A recent survey from fintech Raisin suggested that the average overnight deposit rate offered in Ireland was 0.13 per cent compared with 0.55 per cent in Germany.
Options
So what can be done?
Rates change regularly and the likes of bonkers.ie or the Competition and Consumer Protection Commission site are worth checking out to see tables of what is on offer.
The good news is that the returns offered by mainstream banks have risen over the past couple of years, with a rate of as much as 3 per cent available for a 12-month term investment, although rates can and do fall after the first year and there are terms and conditions that apply.
Another avenue familiar to many is the multiple State Savings Accounts, which come with the added advantage of being exempt from Deposit Interest Retention Tax (DIRT) that otherwise sees 33 per cent of any interest you do earn hoovered up by the State. Someone looking to invest in the long term would do well to at least look at the options on offer at statesavings.ie.

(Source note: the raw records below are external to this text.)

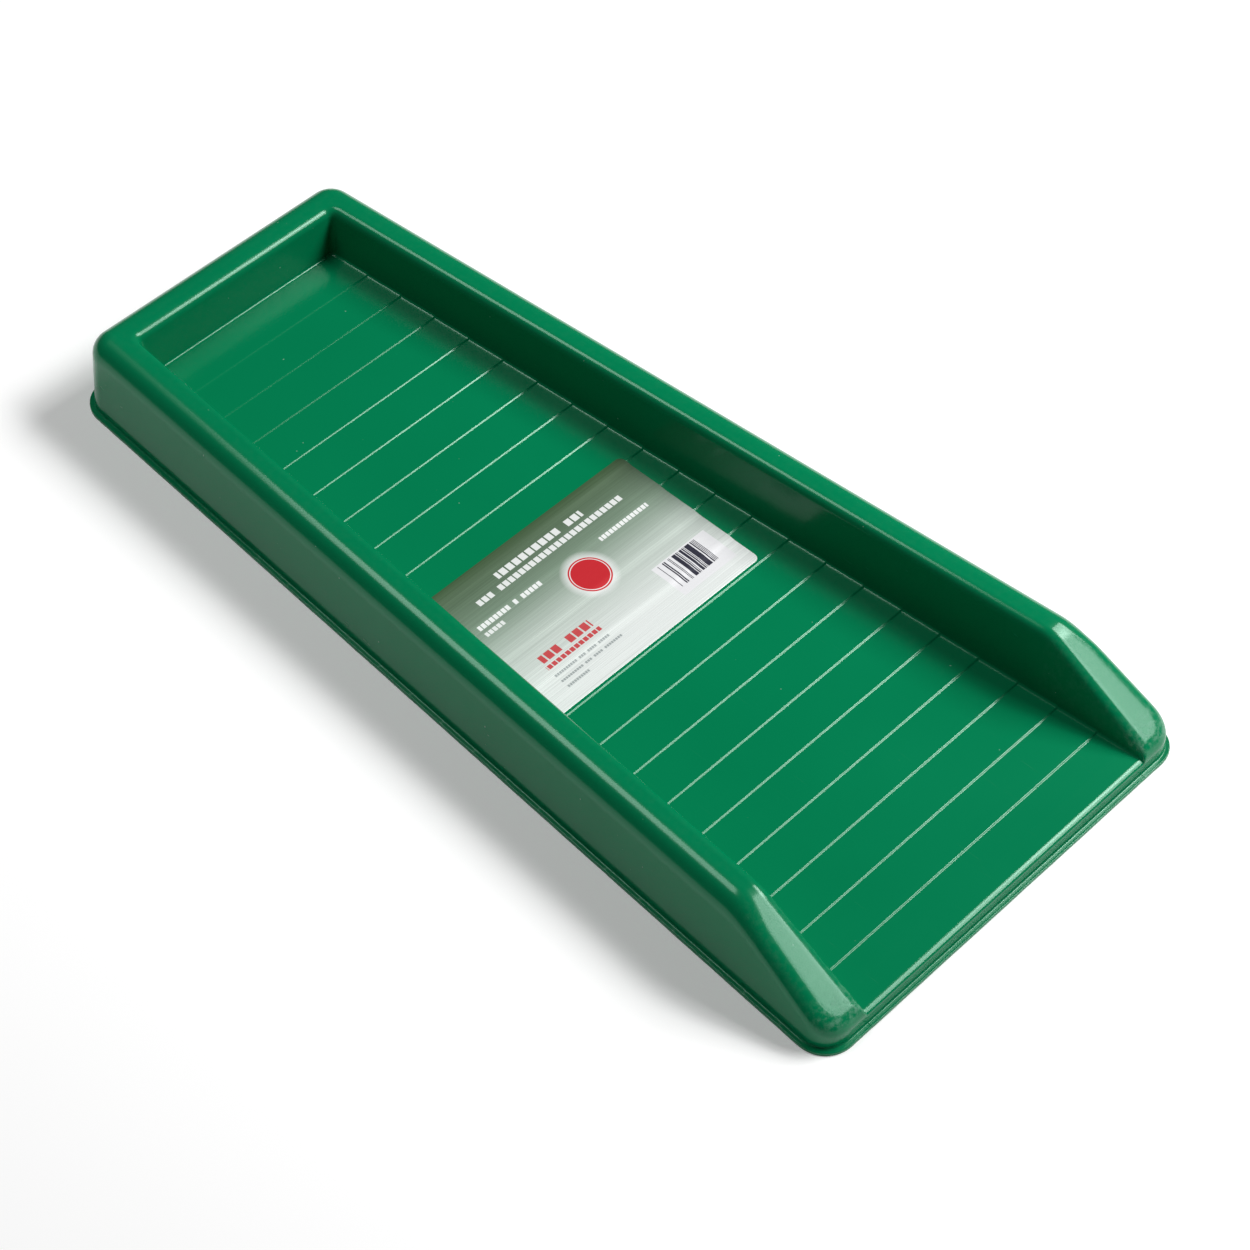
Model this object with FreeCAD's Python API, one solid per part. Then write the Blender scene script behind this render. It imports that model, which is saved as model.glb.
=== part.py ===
"""Downspout splash guard: a one-piece thermoformed tray and its stuck-on label.

Millimetres. +Z is up, +Y points to the closed back end, the water leaves at the open front (-Y).
The origin is on the ground at the centre of the footprint.
"""
import FreeCAD
import Part
import math
import os

Vector = FreeCAD.Vector

# Outline on the ground, measured over the foot flange
LENGTH = 610.0
WIDTH_BACK = 203.2
WIDTH_FRONT = 298.0
RIM_HEIGHT = 53.3
SHEET = 2.5

# Foot flange, the trimmed edge of the formed sheet
FLANGE_WIDTH = 3.2
FLANGE_THICKNESS = 2.0
FLANGE_ROOT_RADIUS = 1.6
FLANGE_LIP_RADIUS = 0.8

# Rim: a hollow wall on the left, back and right
RIM_INSET = 27.2
OUTER_DRAFT = math.radians(1.5)
INNER_DRAFT = math.radians(8.6)
SHOULDER_RADIUS = 13.0
INNER_EDGE_RADIUS = 6.0
CORNER_RADIUS = 15.5
TRAY_CORNER_RADIUS = 5.0

# Side walls slope down to the front end and are rounded over at the tip
SLOPE_START = -229.0
SLOPE_ANGLE = math.atan(0.52)
CREST_RADIUS = 30.0
TIP_RADIUS = 8.0

# Floor: level terraces that step down to the front
FLOOR_BACK = 23.4
STEP_DROP = 0.6
STEP_COUNT = 21
STEP_PITCH = 25.82
FIRST_TERRACE = 27.8
NOSE_RADIUS = 4.0
NOSE_OVERRUN = 0.6

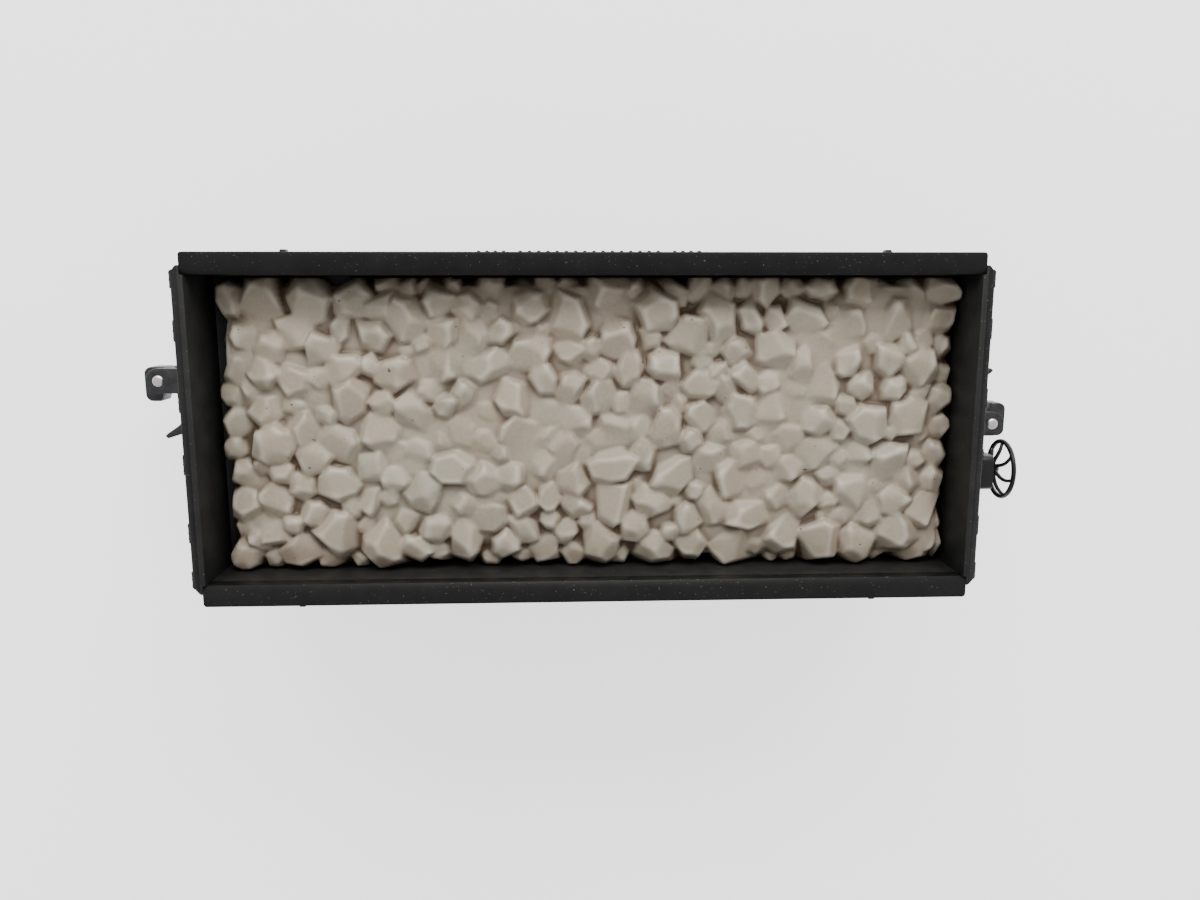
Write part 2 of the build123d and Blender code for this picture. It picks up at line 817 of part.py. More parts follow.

The fintechs are ever more popular and offer savers a broader array of options, with Revolut, N26, Bunq, Raisin and Trade Republic frequently offering more attractive returns and easier access to deposits than pillar banks. Raisin for example has a rate of 3.1 per cent for new customers – with the rate guaranteed for the first three months.
The interesting thing about the last two are that they offer their customers access to interest rates on offer from banks across 12 different European countries.
Deposits with Raisin are protected up to an equivalent of €100,000 per depositor and bank under the European Deposit Guarantee Scheme – the same as you get with the mainstream Irish banks – while online brokers, such as Trade Republic, offer the same level of deposit protection under the same scheme.
Then there are the credit unions. They do not pay interest on investments but instead pay dividends determined by each local credit union.
They are also among the most beloved institutions in Ireland and have been helping people who might otherwise struggle to borrow money for generations.